Abi paused, hands by her side. Lauren’s vision was still hazy, the stars still clearing, but she saw the hatred set deep into her sister’s heavily made-up face.
“It was a mistake, okay?”
“But that’s not what the police said, is it?” Lauren shifted on the couch, forcing herself to sit up straight, to stare her attacker in the face. “They locked her away, didn’t they? Too young, they said, but she wasn’t a criminal, she wasn’t a murderer, she was just mentally ill. That’s what they said. That’s why they put her in that psychiatric hospital. And that’s where she stayed for the next ten years.”
Abi sat on the sofa opposite, practically falling into it, her head hung low, the hand that held the knife slung over her lap. “Martha hated it there,” she said. “They treated her like a madwoman. I sent her letters every day. I visited her. I kept her spirits up as much as I could, until I just couldn’t anymore—” She paused, shook her head. “I did my best.”
Lauren rolled her eyes and then turned them back to the clock. A couple more minutes had passed, but time seemed to be moving even slower than before. She allowed herself a glance toward the stairs, free to do so now that she wasn’t being watched. A shadow behind the wall caught her attention and she knew instantly that it was Ethan. It was the same place he hid when he was preparing his jump scares, because no matter how many times he did it, no matter how prepared and expectant she was, he always managed to scare her.
The sight of his shadow empowered her, gave her the strength to continue. “They told me the day she was released. They said she had moved down south, two hundred miles away, they promised. Under an assumed identity, they said.”
Abi nodded and then returned to mournfully staring at her lap. “She was too young when it happened so her name was never released to the press, but of course, the locals knew. The rumors spread. She couldn’t return here.”
Lauren shook her head. That wasn’t the only reason she couldn’t return. There was also the fact that Lauren still lived in the town they had grown up in, and she didn’t want to breathe the same air as her sister, let alone live in the same postal code. Her eyes returned to the mantelpiece, but this time they focused on a large ornamental urn.
“She lived a normal life. A quiet life. Under her new name, she made a good living for herself.” Abi looked up, catching Lauren’s gaze just as she pulled it away from the mantelpiece. “She wanted to be your sister again,” Abi continued. “To re-create the family. Just us three. But you wouldn’t let her.”
Lauren shrugged. “I had my own life to live.”
“And you were going to give up on your sister just like that?”
Lauren nodded. “She could have contacted me. She should have been in touch.”
Abi shook her head. “That’s not true.”
“Why?” Lauren pushed, waiting for her to admit it.
“You know why.”
“It was a long time ago, I forget. You tell me.”

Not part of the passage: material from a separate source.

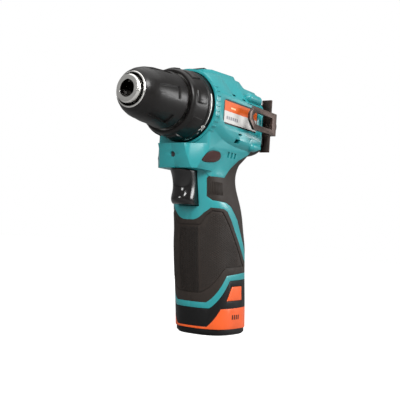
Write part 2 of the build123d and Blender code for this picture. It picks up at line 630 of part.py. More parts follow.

Abi rose to her feet. “Because they wouldn’t let her, that’s why. Because they said she couldn’t have contact with any members of her family. She wasn’t even allowed to use the family name!” She threw her hands in the air and finished with a short burst of laughter, expressing just how absurd the demand had been. “Crazy that, isn’t it?”
“It was a restraining order, if I remember, right?”
Abi nodded. “Restraining order,” she mimicked. “If you could believe such a thing. Imagine arresting someone for seeing their own family!”
“Imagine that…” Lauren said slowly, keeping eye contact. “So, did she ever break that restraining order?”
“Of course not. She’s a law-abiding girl.”
“Except when she’s burning down houses and killing her parents, you mean?”
“How dare you—”
“Tell me this,” Lauren said quickly as Abi advanced on her again. “If she didn’t break it, then what the hell are you doing here and how the fuck were you in her life for so many years?”
Abi stopped still, the anger fading, dripping from her face like warm ice cream.
“You’re a member of her family, right?”
Abi didn’t respond, her eyes vacant, her expression empty.
“So, tell me, did she break it or not? And while you’re at it,” Lauren added, “take a look at the mantelpiece there and answer me this question: if you’re my grandmother, then why are your ashes above my fucking fireplace?”